GIVEN EXERCISE. Work out how many lines hold the string "part". The answer is a single number, nothing more.

BEGIN SOURCE MATERIAL

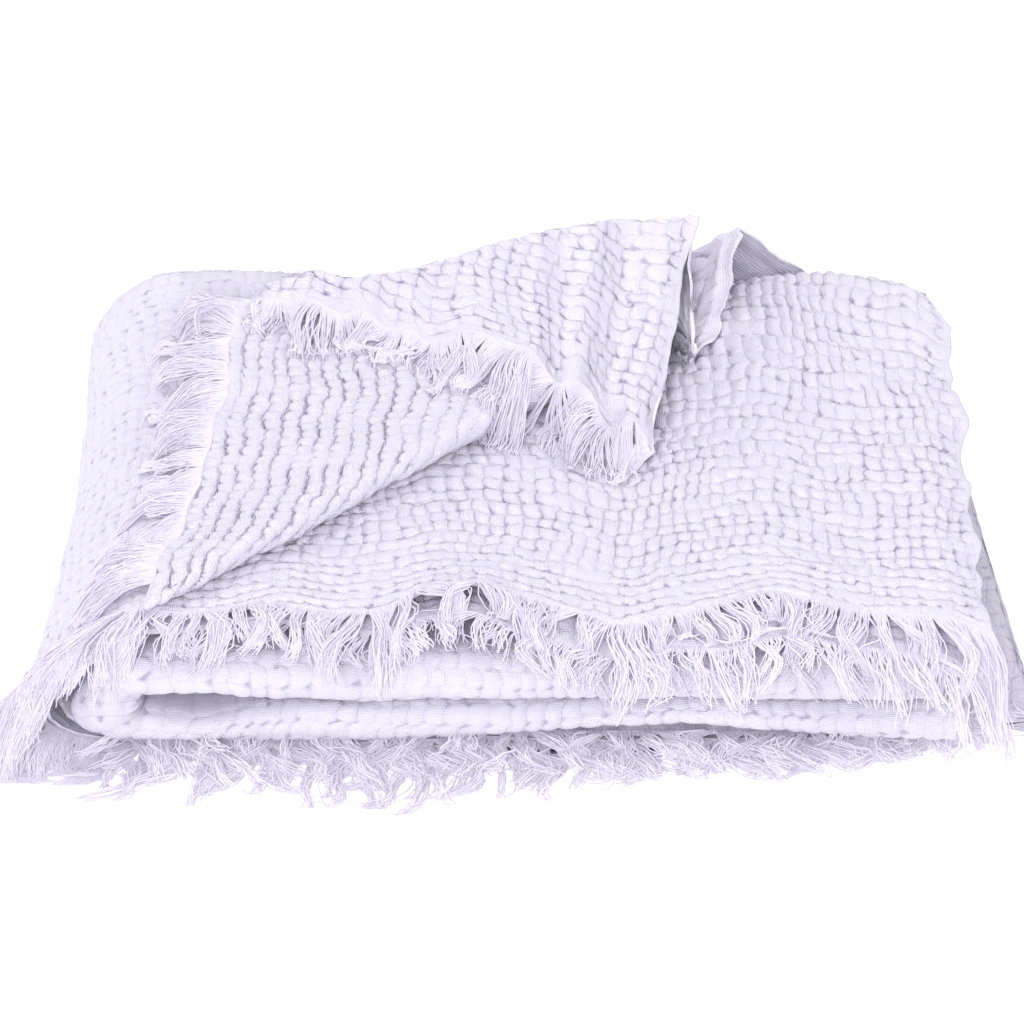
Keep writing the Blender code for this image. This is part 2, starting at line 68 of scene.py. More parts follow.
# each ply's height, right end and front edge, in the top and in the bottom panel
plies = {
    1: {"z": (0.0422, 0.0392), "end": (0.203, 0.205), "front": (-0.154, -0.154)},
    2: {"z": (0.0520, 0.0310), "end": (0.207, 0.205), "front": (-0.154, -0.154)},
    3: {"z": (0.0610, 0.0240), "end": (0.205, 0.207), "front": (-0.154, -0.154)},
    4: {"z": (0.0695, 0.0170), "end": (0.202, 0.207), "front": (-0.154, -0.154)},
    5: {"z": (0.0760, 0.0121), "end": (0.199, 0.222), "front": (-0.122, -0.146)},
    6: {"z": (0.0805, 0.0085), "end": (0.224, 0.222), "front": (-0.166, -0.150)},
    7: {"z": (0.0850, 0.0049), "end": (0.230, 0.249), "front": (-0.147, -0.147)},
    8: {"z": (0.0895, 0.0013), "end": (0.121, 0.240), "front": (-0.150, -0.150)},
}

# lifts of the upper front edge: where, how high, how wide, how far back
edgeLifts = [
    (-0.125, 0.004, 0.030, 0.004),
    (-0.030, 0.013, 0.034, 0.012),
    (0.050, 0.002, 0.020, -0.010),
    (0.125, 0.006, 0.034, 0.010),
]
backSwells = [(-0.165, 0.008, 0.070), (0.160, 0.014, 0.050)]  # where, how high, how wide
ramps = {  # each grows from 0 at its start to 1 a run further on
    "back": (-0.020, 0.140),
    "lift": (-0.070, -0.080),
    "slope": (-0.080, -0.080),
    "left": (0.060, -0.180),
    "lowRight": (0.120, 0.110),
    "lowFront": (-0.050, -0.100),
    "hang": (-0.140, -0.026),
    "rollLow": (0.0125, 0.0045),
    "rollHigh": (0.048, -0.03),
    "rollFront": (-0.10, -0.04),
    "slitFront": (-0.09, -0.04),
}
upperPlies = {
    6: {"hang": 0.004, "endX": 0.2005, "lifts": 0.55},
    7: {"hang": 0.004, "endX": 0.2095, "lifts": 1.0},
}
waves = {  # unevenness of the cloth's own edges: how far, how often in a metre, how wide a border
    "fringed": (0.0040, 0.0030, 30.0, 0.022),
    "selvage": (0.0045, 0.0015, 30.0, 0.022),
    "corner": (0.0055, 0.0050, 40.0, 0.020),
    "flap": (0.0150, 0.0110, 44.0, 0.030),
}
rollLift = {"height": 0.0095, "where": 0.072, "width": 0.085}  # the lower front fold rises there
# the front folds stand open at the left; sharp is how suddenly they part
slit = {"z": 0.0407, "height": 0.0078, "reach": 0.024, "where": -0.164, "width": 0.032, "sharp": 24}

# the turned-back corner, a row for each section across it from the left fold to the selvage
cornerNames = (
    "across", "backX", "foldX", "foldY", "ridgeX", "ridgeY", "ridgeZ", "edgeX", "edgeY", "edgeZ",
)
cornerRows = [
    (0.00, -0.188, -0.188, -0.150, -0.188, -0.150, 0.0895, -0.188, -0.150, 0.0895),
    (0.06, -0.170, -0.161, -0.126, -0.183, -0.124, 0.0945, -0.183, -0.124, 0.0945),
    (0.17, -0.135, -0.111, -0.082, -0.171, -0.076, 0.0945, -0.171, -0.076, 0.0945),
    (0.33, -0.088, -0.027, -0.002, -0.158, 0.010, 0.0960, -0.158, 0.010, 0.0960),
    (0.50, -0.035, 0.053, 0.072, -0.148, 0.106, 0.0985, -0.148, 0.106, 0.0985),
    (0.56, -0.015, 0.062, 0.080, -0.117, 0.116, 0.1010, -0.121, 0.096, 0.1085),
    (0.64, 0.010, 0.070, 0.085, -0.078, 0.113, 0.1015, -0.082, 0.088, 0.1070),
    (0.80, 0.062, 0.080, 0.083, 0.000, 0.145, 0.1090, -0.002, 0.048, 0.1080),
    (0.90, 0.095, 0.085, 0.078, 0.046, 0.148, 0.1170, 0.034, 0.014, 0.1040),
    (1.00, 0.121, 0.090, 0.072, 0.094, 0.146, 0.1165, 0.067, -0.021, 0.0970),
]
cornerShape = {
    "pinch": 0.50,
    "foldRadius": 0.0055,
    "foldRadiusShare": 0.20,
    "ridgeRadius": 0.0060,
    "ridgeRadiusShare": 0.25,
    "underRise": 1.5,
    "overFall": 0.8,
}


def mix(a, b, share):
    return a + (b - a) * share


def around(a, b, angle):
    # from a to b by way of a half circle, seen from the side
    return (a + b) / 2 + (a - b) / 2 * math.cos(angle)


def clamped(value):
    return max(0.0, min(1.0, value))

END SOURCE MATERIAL

SOLUTION FOR THIS TASK. 2